George Hatch, founded in 1862, was an engineering tool supply company based at 3, 20 and 21 Queenhithe, Upper Thames Street, London, EC4. In addition to offering a very wide range of tools and materials for engineering and woodworking shops, traction engine makers and foundries, they also either manufactured (or commissioned others to supply), a range of lathes. Models offered varied from simple but well-made plain-turning types for light-duty workshop and amateur use, to heavier 7 and 8-inch models equipped with backgear, screwcutting and power feeds.  Incredibly, their simple plain-turning lathe, obviously designed in the closing years of the 19th century, was still listed, despite its obvious limitations, some 40 years later in engineering suppliers' catalogues of the late 1930s. It was shown as being available in two version (both using the same length of bed) as either a 31/2" x 20" machine (252 lbs) or in a rather more substantial 41/2" x 18" (300 lbs) form mounted on stronger legs and with the flywheel increased in weight but not diameter. The bed ways were a single flat and V and the lathe was supplied as standard with a single adjustable T-holder with two lengths of rest; the non-graduated swivelling compound slide illustrated below was an extra and would have accounted for a substantial extra cost over that of the basic lathe.
Running in a single bearing, the 3/8" bore headstock spindle had its left-hand end formed into a centre and supported against an adjustable, hardened pad - a popular design widely adopted on small lathes from the mid 19th century onwards. A choice of light-duty round-leather "gut" or flat-belt drive was offered (the lathe illustrated has the former) with gut available only for treadle drive. The flat-belt drive used either the same treadle system or, more effectively, with power from a countershaft fitted with self-aligning bearings supported on extension arms cast into the top rear face of the bed legs. Well engineered, the treadle system used a full-width axle running in bearings in both left and right-hand legs and an extra-long foot-plate that could be operated by either leg.
Other George Hatch models included simple capstan, chasing, brass-workers' and special-purpose lathes and a variety of associated engineering equipment. If you have a George Hatch lathe the writer would be pleased to hear from you..

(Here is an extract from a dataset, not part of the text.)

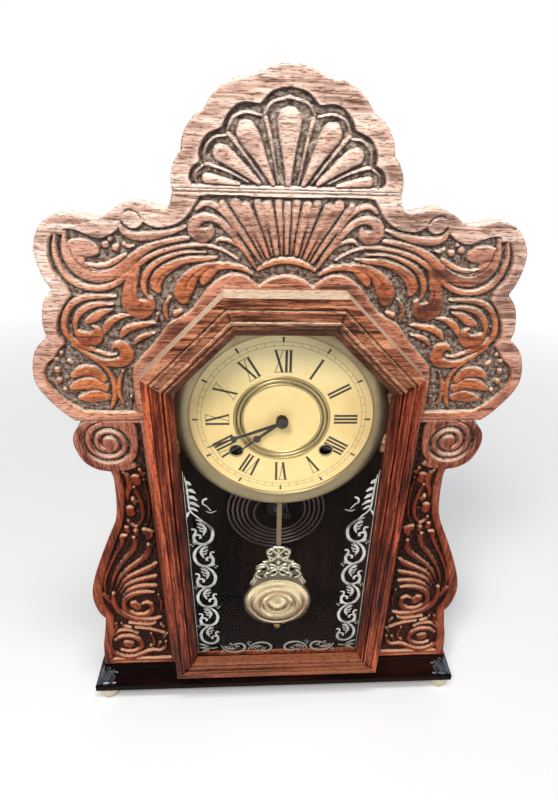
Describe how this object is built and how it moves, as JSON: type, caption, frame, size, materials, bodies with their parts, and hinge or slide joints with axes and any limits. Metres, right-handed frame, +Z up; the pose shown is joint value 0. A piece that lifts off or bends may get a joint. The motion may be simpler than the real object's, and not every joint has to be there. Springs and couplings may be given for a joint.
{
  "type": "table clock",
  "caption": "Shelf clock with a carved, lobed wooden front and shell crest, an octagon-top glazed door, a pendulum, a coiled gong and a spring-driven striking movement",
  "frame": {"origin": "On the floor plane under the middle of the clock, centred between its sides and between the door face and the back board", "axes": "+Z up the clock, +Y from the dial towards the back board, +X to the right seen from the front"},
  "size_m": [0.385, 0.117, 0.588],
  "materials": {
    "base_wood": "dark stained oak, satin lacquer",
    "front_wood": "red-brown stained carved oak, lacquered",
    "case_wood": "stained softwood, satin",
    "door_wood": "red-brown stained moulded wood, lacquered",
    "feet_paint": "turned wood painted cream",
    "glass": "clear window glass with a stencilled border",
    "dial_face": "yellowed cream painted sheet",
    "dial_brass": "satin beige gilt brass",
    "brass": "polished sheet brass",
    "bob_brass": "satin pale brass sheet",
    "nickel": "nickel-plated pressed sheet",
    "steel": "turned and filed steel",
    "spring_steel": "blued spring steel",
    "iron": "black lacquered cast iron",
    "black_metal": "black lacquered steel"
  },
  "bodies": {
    "case": {"feet": "feet_paint", "base_front": "base_wood", "base_sides": "base_wood", "bottom_board": "base_wood", "side_boards": "case_wood", "top_board": "case_wood", "back_board": "case_wood", "glue_blocks": "case_wood", "stile_left": "front_wood", "stile_right": "front_wood", "upper_panel": "front_wood", "crest": "front_wood", "dial_plate": "dial_face", "dial_ring": "dial_brass", "dial_screws": "dial_brass", "gong_block": "iron", "gong_coil": "spring_steel", "case_screws": "steel", "front_plate": "brass", "back_plate": "brass", "plate_pillars": "steel", "pillar_nuts": "brass", "movement_feet": "brass", "mainsprings": "spring_steel", "suspension_post": "brass", "case_hinges": "brass"},
    "door": {"door_bottom_rail": "door_wood", "door_side_rails": "door_wood", "door_corner_rails": "door_wood", "door_top_rail": "door_wood", "door_glass": "glass", "glass_stops": "door_wood", "door_hinges": "brass"},
    "centre": {"centre_wheel": "brass", "minute_hand": "black_metal", "hand_nut": "black_metal"},
    "second": {"second_wheel": "brass"},
    "great_time": {"great_wheel_time": "brass"},
    "click_time_body": {"click_time": "steel"},
    "wind_time": {"winding_arbor_time": "steel"},
    "third": {"third_wheel": "brass"},
    "escape": {"escape_wheel": "brass"},
    "verge_body": {"verge": "steel"},
    "minute": {"minute_wheel": "brass"},
    "hour": {"hour_wheel": "brass", "hour_hand": "black_metal"},
    "pendulum": {"suspension_spring": "steel", "pendulum_rod": "brass", "bob_bracket": "nickel", "bob": "bob_brass", "rating_nut": "brass"},
    "wind_strike": {"winding_arbor_strike": "steel"},
    "great_strike": {"great_wheel_strike": "brass"},
    "click_strike_body": {"click_strike": "steel"},
    "pin": {"pin_wheel": "brass"},
    "cam": {"cam_wheel": "brass"},
    "warning": {"warning_wheel": "brass"},
    "fly_body": {"fly": "brass"},
    "count": {"count_wheel": "brass"},
    "hammer_body": {"hammer": "steel"}
  },
  "joints": [
    {"name": "door_hinge", "type": "hinge", "parent": "case", "child": "door", "pos_m": [0.1057, -0.0417, 0.2], "axis": [0, 0, 1], "range_deg": [0, 100]},
    {"name": "centre_turn", "type": "hinge", "parent": "case", "child": "centre", "pos_m": [0, 0.0105, 0.34], "axis": [0, 1, 0], "continuous": true},
    {"name": "second_turn", "type": "hinge", "parent": "case", "child": "second", "pos_m": [0.02563, 0.0105, 0.33708], "axis": [0, 1, 0], "continuous": true},
    {"name": "great_time_turn", "type": "hinge", "parent": "case", "child": "great_time", "pos_m": [0.0383, 0.0105, 0.309], "axis": [0, 1, 0], "continuous": true},
    {"name": "third_turn", "type": "hinge", "parent": "case", "child": "third", "pos_m": [0.0102, 0.0105, 0.35767], "axis": [0, 1, 0], "continuous": true},
    {"name": "escape_turn", "type": "hinge", "parent": "case", "child": "escape", "pos_m": [0, 0.0105, 0.3725], "axis": [0, 1, 0], "continuous": true},
    {"name": "minute_turn", "type": "hinge", "parent": "case", "child": "minute", "pos_m": [0.0072, -0.0095, 0.32753], "axis": [0, 1, 0], "continuous": true},
    {"name": "hour_turn", "type": "hinge", "parent": "case", "child": "hour", "pos_m": [0, -0.0195, 0.34], "axis": [0, 1, 0], "continuous": true},
    {"name": "wind_time_turn", "type": "hinge", "parent": "case", "child": "wind_time", "pos_m": [0.0383, 0.0105, 0.309], "axis": [0, 1, 0], "range_deg": [0, 2700]},
    {"name": "click_time_lift", "type": "hinge", "parent": "great_time", "child": "click_time_body", "pos_m": [0.0383, 0.0075, 0.327], "axis": [0, 1, 0], "range_deg": [0, 12]},
    {"name": "pendulum_swing", "type": "hinge", "parent": "case", "child": "pendulum", "pos_m": [0, -0.0145, 0.3985], "axis": [0, 1, 0], "range_deg": [-3, 3]},
    {"name": "verge_rock", "type": "hinge", "parent": "case", "child": "verge_body", "pos_m": [0, 0.0105, 0.3945], "axis": [0, 1, 0], "range_deg": [-3.32, 3.32]},
    {"name": "pin_turn", "type": "hinge", "parent": "case", "child": "pin", "pos_m": [-0.02563, 0.0105, 0.33708], "axis": [0, 1, 0], "continuous": true},
    {"name": "great_strike_turn", "type": "hinge", "parent": "case", "child": "great_strike", "pos_m": [-0.0383, 0.0105, 0.309], "axis": [0, 1, 0], "continuous": true},
    {"name": "cam_turn", "type": "hinge", "parent": "case", "child": "cam", "pos_m": [-0.02949, 0.0105, 0.35894], "axis": [0, 1, 0], "continuous": true},
    {"name": "warning_turn", "type": "hinge", "parent": "case", "child": "warning", "pos_m": [-0.02675, 0.0105, 0.37445], "axis": [0, 1, 0], "continuous": true},
    {"name": "fly_turn", "type": "hinge", "parent": "case", "child": "fly_body", "pos_m": [-0.01975, 0.0105, 0.38657], "axis": [0, 1, 0], "continuous": true},
    {"name": "count_turn", "type": "hinge", "parent": "case", "child": "count", "pos_m": [-0.05133, -0.0085, 0.35626], "axis": [0, 1, 0], "continuous": true},
    {"name": "wind_strike_turn", "type": "hinge", "parent": "case", "child": "wind_strike", "pos_m": [-0.0383, 0.0105, 0.309], "axis": [0, 1, 0], "range_deg": [0, 2700]},
    {"name": "click_strike_lift", "type": "hinge", "parent": "great_strike", "child": "click_strike_body", "pos_m": [-0.0383, 0.0075, 0.327], "axis": [0, 1, 0], "range_deg": [0, 12]},
    {"name": "hammer_lift", "type": "hinge", "parent": "case", "child": "hammer_body", "pos_m": [0, 0.0105, 0.284], "axis": [0, 1, 0], "range_deg": [-20, 0]}
  ],
  "couplings": [
    {"joint": "second_turn", "follows": "centre_turn", "ratio": -0.30303},
    {"joint": "great_time_turn", "follows": "centre_turn", "ratio": 0.03885},
    {"joint": "third_turn", "follows": "centre_turn", "ratio": -7.5},
    {"joint": "escape_turn", "follows": "centre_turn", "ratio": 82.5},
    {"joint": "minute_turn", "follows": "centre_turn", "ratio": -0.33333},
    {"joint": "hour_turn", "follows": "centre_turn", "ratio": 0.083333},
    {"joint": "verge_rock", "follows": "pendulum_swing", "ratio": 1.1053},
    {"joint": "great_strike_turn", "follows": "pin_turn", "ratio": -0.12821},
    {"joint": "cam_turn", "follows": "pin_turn", "ratio": -8.25},
    {"joint": "warning_turn", "follows": "pin_turn", "ratio": 66},
    {"joint": "fly_turn", "follows": "pin_turn", "ratio": -550},
    {"joint": "count_turn", "follows": "pin_turn", "ratio": 0.091667}
  ]
}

George Hatch 31/2" and 4 1/2" plain-turning lathe

George Hatch 41/2" centre height, light-duty hand-operated turret lathe with 7/8" bore ball-bearing spindle and a choice of 4 or 6-hole capstan head. The turret travel was 7 inches and the maximum capacity between spindle and turret 20". A lever-action collet closer and  compound slide rest were also available.

Designed for the simplest of production processes, the George Hatch hollow-mandrel, single-speed bench lathe was fitted as standard with its collet closer and compound slide rest operated by lever feeds. The maximum collet capacity was 1 inch, the top slide could be swivelled through 180° and both feeds were fitted with screw-adjustable stops.


A circa 1890 George Hatch lathe, around 7" x 40" with a straight bed, backgear and screwcutting and intended for general workshop use. Pointers to its age include exposed gears on the apron, crank handles fitted to feet screws, a coarse-pitch leadscrew, spindle end thrust taken by a plate mounted on posts outboard of the left-hand spindle bearings, very coarse-pitch backgears and changewheels (on cheaper lathes these were often left "as-cast") Power cross feed appears to have been driven from a shaft down the back of the bed.